(Exercise)
Tally the lines that contain "joints" and report the total alone.

● ● ●

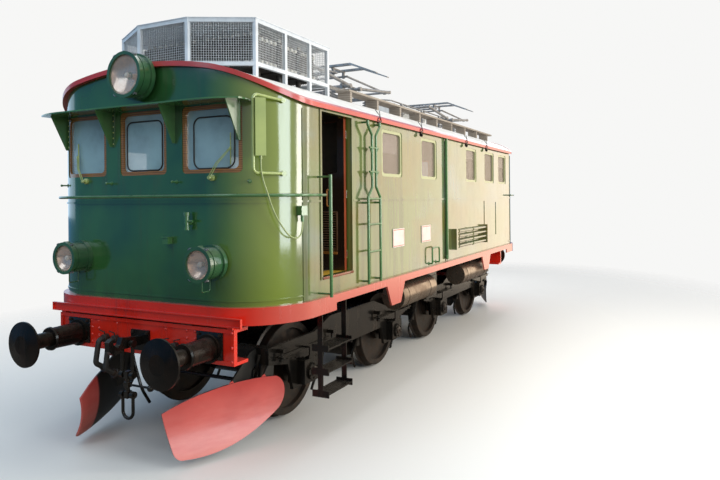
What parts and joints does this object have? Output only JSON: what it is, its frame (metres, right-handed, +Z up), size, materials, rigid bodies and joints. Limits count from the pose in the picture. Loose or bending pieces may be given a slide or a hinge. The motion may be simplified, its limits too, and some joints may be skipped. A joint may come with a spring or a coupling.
{
  "type": "four-axle electric locomotive",
  "caption": "Boxy rounded-end electric locomotive with a cab at each end, swivelling bogies, plough blades, roof resistor cage and folding pantographs.",
  "frame": {"origin": "on the floor under the middle of the vehicle, at the level of the lowest points of the wheel flanges", "axes": "+X to the front end with the lamp cable, +Y to the left side, +Z up"},
  "size_m": [10.2, 3.424, 4.3989],
  "materials": {
    "body_green": "gloss",
    "roof_silver": "satin",
    "red_paint": "gloss",
    "plough_red": "gloss",
    "frame_black": "gloss",
    "wheel_steel": "satin",
    "door_brown": "gloss",
    "window_wood": "gloss",
    "glass": "clear",
    "lamp_glass": "clear",
    "cage_grey": "satin",
    "cage_mesh": "satin",
    "grid_metal": "satin",
    "pantograph_grey": "satin",
    "tank_grey": "gloss",
    "hose_rubber": "matte",
    "cable_sheath": "matte",
    "floor_grey": "satin",
    "cab_green": "satin",
    "walk_grey": "satin"
  },
  "bodies": {
    "carbody": {"underframe": "frame_black", "skirt": "red_paint", "buffer_beams": "red_paint", "buffers": "frame_black", "draw_hooks": "frame_black", "air_hoses": "hose_rubber", "end_wall_front": "body_green", "end_wall_rear": "body_green", "side_wall_left": "body_green", "side_wall_right": "body_green", "roof": "roof_silver", "roof_rim": "red_paint", "cab_floors_and_bulkheads": "floor_grey", "cab_desks_and_seats": "cab_green", "transformer": "cab_green", "window_frames": "window_wood", "window_glass": "glass", "visors": "body_green", "handrails": "body_green", "belt_bead": "body_green", "headlamps": "body_green", "lamp_glasses": "lamp_glass", "corner_boxes": "body_green", "cable_socket": "body_green", "lamp_cable": "cable_sheath", "roof_ladders": "body_green", "entry_steps": "frame_black", "resistor_cage": "cage_grey", "cage_panels": "cage_mesh", "resistor_banks": "grid_metal", "roof_walkways": "walk_grey", "roof_box": "roof_silver", "pantograph_bases": "pantograph_grey", "air_tanks": "tank_grey", "cooler_pipes": "tank_grey"},
    "door_left": {"door_left": "door_brown"},
    "door_right": {"door_right": "door_brown"},
    "bogie_front": {"bogie_frame_front": "frame_black", "axleboxes_front": "frame_black", "plough_front": "plough_red"},
    "bogie_rear": {"bogie_frame_rear": "frame_black", "axleboxes_rear": "frame_black", "plough_rear": "plough_red"},
    "wheelset_1": {"wheelset_1": "wheel_steel"},
    "wheelset_2": {"wheelset_2": "wheel_steel"},
    "wheelset_3": {"wheelset_3": "wheel_steel"},
    "wheelset_4": {"wheelset_4": "wheel_steel"},
    "pantograph_front_lower_a": {"pantograph_front_lower_a": "pantograph_grey"},
    "pantograph_front_lower_b": {"pantograph_front_lower_b": "pantograph_grey"},
    "pantograph_front_upper_a": {"pantograph_front_upper_a": "pantograph_grey"},
    "pantograph_front_upper_b": {"pantograph_front_upper_b": "pantograph_grey"},
    "pantograph_front_head": {"pantograph_front_head": "pantograph_grey"},
    "pantograph_rear_lower_a": {"pantograph_rear_lower_a": "pantograph_grey"},
    "pantograph_rear_lower_b": {"pantograph_rear_lower_b": "pantograph_grey"},
    "pantograph_rear_upper_a": {"pantograph_rear_upper_a": "pantograph_grey"},
    "pantograph_rear_upper_b": {"pantograph_rear_upper_b": "pantograph_grey"},
    "pantograph_rear_head": {"pantograph_rear_head": "pantograph_grey"}
  },
  "joints": [
    {"name": "left_door_hinge", "type": "hinge", "parent": "carbody", "child": "door_left", "pos_m": [2.997, 1.485, 2.498], "axis": [0, 0, 1], "range_deg": [0, 90]},
    {"name": "right_door_hinge", "type": "hinge", "parent": "carbody", "child": "door_right", "pos_m": [-2.997, -1.485, 2.498], "axis": [0, 0, 1], "range_deg": [-90, 0]},
    {"name": "front_bogie_swivel", "type": "hinge", "parent": "carbody", "child": "bogie_front", "pos_m": [2.05, 0, 1.15], "axis": [0, 0, 1], "range_deg": [-4, 4]},
    {"name": "rear_bogie_swivel", "type": "hinge", "parent": "carbody", "child": "bogie_rear", "pos_m": [-2.05, 0, 1.15], "axis": [0, 0, 1], "range_deg": [-4, 4]},
    {"name": "axle_1", "type": "hinge", "parent": "bogie_front", "child": "wheelset_1", "pos_m": [3.15, 0, 0.548], "axis": [0, 1, 0], "continuous": true},
    {"name": "axle_2", "type": "hinge", "parent": "bogie_front", "child": "wheelset_2", "pos_m": [0.95, 0, 0.548], "axis": [0, 1, 0], "continuous": true},
    {"name": "axle_3", "type": "hinge", "parent": "bogie_rear", "child": "wheelset_3", "pos_m": [-0.95, 0, 0.548], "axis": [0, 1, 0], "continuous": true},
    {"name": "axle_4", "type": "hinge", "parent": "bogie_rear", "child": "wheelset_4", "pos_m": [-3.15, 0, 0.548], "axis": [0, 1, 0], "continuous": true},
    {"name": "pantograph_front_raise", "type": "hinge", "parent": "carbody", "child": "pantograph_front_lower_a", "pos_m": [1.2, 0, 4.08], "axis": [0, -1, 0], "range_deg": [0, 54]},
    {"name": "pantograph_front_lower_b_pivot", "type": "hinge", "parent": "carbody", "child": "pantograph_front_lower_b", "pos_m": [0.9, 0, 4.08], "axis": [0, -1, 0], "range_deg": [-54, 0]},
    {"name": "pantograph_front_knee_a", "type": "hinge", "parent": "pantograph_front_lower_a", "child": "pantograph_front_upper_a", "pos_m": [2.19452, 0, 4.18453], "axis": [0, -1, 0], "range_deg": [-108, 0]},
    {"name": "pantograph_front_knee_b", "type": "hinge", "parent": "pantograph_front_lower_b", "child": "pantograph_front_upper_b", "pos_m": [-0.09452, 0, 4.18453], "axis": [0, -1, 0], "range_deg": [0, 108]},
    {"name": "pantograph_front_head_pivot", "type": "hinge", "parent": "pantograph_front_upper_a", "child": "pantograph_front_head", "pos_m": [1.2, 0, 4.28906], "axis": [0, -1, 0], "range_deg": [0, 54]},
    {"name": "pantograph_rear_raise", "type": "hinge", "parent": "carbody", "child": "pantograph_rear_lower_a", "pos_m": [-2.8, 0, 4.08], "axis": [0, -1, 0], "range_deg": [0, 54]},
    {"name": "pantograph_rear_lower_b_pivot", "type": "hinge", "parent": "carbody", "child": "pantograph_rear_lower_b", "pos_m": [-3.1, 0, 4.08], "axis": [0, -1, 0], "range_deg": [-54, 0]},
    {"name": "pantograph_rear_knee_a", "type": "hinge", "parent": "pantograph_rear_lower_a", "child": "pantograph_rear_upper_a", "pos_m": [-1.80548, 0, 4.18453], "axis": [0, -1, 0], "range_deg": [-108, 0]},
    {"name": "pantograph_rear_knee_b", "type": "hinge", "parent": "pantograph_rear_lower_b", "child": "pantograph_rear_upper_b", "pos_m": [-4.09452, 0, 4.18453], "axis": [0, -1, 0], "range_deg": [0, 108]},
    {"name": "pantograph_rear_head_pivot", "type": "hinge", "parent": "pantograph_rear_upper_a", "child": "pantograph_rear_head", "pos_m": [-2.8, 0, 4.28906], "axis": [0, -1, 0], "range_deg": [0, 54]}
  ],
  "couplings": [
    {"joint": "pantograph_front_lower_b_pivot", "follows": "pantograph_front_raise", "ratio": -1},
    {"joint": "pantograph_front_knee_a", "follows": "pantograph_front_raise", "ratio": -2},
    {"joint": "pantograph_front_knee_b", "follows": "pantograph_front_raise", "ratio": 2},
    {"joint": "pantograph_front_head_pivot", "follows": "pantograph_front_raise", "ratio": 1},
    {"joint": "pantograph_rear_lower_b_pivot", "follows": "pantograph_rear_raise", "ratio": -1},
    {"joint": "pantograph_rear_knee_a", "follows": "pantograph_rear_raise", "ratio": -2},
    {"joint": "pantograph_rear_knee_b", "follows": "pantograph_rear_raise", "ratio": 2},
    {"joint": "pantograph_rear_head_pivot", "follows": "pantograph_rear_raise", "ratio": 1}
  ]
}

● ● ●

(Task output)
2